Let’s not get ahead of ourselves though. The wood oven at Pata Negra is a legacy of the pizza shop that used to be there a while ago. As a lazy university student I fondly remember walking past Sol Pizza on the way to somewhere else other than university. Hopefully my lack of patronage wasn’t why it closed in the first place… but regardless the wood oven works well, and is used to great effect by Pata Negra to create a number of their dishes.
The wood roasted mushrooms then, were an explosion of earthy joy. Juicy, dense, perfectly cooked… I could have had just that one dish and been completely satisfied. Shavings of parmesan over the top only enhanced the depth of flavour. How good they were, yet how simple, was quite simply astounding.
The Fabada came served in a cazuela. The confit duck consisted of one large maryland piece split in half, that fell apart at the mere thought of a fork. The lentils mingled with Rosa’s intensely spicy chorizo and smokey ham hock. It was exactly what I was hoping for. Homely, hearty, soul restoring.
For dessert, we couldn’t go past some of the house made Pedro Ximenez ice cream. Served with a sweet doughnut made from brioche and deep fried, then rolled in cinnamon and sugar. All I can say is thank God for a complete absence of churros, I miss you not. I also tried the poached persimmon, with yoghurt ice cream, sadly reaffirming the fact that I really don’t enjoy persimmon.
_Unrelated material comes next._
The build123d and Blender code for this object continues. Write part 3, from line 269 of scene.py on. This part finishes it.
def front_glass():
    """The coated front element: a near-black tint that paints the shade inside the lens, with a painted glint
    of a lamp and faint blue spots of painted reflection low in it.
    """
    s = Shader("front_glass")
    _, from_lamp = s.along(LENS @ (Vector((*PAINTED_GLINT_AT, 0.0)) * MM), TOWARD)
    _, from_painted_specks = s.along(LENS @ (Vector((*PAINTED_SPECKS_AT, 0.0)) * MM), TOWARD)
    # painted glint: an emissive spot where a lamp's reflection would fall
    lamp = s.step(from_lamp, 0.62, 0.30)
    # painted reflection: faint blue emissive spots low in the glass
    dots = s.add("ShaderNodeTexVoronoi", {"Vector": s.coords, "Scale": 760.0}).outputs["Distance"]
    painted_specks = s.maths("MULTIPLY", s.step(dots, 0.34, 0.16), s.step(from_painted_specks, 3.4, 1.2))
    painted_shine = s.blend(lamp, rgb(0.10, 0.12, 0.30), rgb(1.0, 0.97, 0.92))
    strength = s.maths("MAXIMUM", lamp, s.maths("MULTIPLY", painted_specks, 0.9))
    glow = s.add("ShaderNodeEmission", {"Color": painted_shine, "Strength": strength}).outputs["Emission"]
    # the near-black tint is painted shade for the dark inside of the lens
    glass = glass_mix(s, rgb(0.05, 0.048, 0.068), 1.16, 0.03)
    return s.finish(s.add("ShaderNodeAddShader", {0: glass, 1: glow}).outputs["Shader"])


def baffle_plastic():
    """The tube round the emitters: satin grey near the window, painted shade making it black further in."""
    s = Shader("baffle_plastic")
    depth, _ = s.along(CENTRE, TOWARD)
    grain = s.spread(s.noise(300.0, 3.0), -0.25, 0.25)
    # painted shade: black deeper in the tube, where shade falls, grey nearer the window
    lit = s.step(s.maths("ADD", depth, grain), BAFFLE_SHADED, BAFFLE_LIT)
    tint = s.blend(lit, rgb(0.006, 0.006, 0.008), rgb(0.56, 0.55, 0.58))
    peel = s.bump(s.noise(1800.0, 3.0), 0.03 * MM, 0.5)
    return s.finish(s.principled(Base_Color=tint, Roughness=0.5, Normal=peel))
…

The yoghurt ice cream rich and creamy, although I’ve been told I need to include in this review that my initial reaction was: “Wow, this yoghurt is really yoghurty”. Such is the brilliance of my observatory powers.
I finish the night with a glass of Pedro Ximenez and a smug expression on my face at a fantastic first meal in a new restaurant destined for great things. Is this Perth’s answer to Movida ? Only time will tell. But with what I’ve seen so far the sky is the limit. The team behind Pata Negra is committed to bringing great food to Perth. The service was quick and attentive, and you can tell they care about giving people the right kind of experience.
Get there soon and tell me what you think.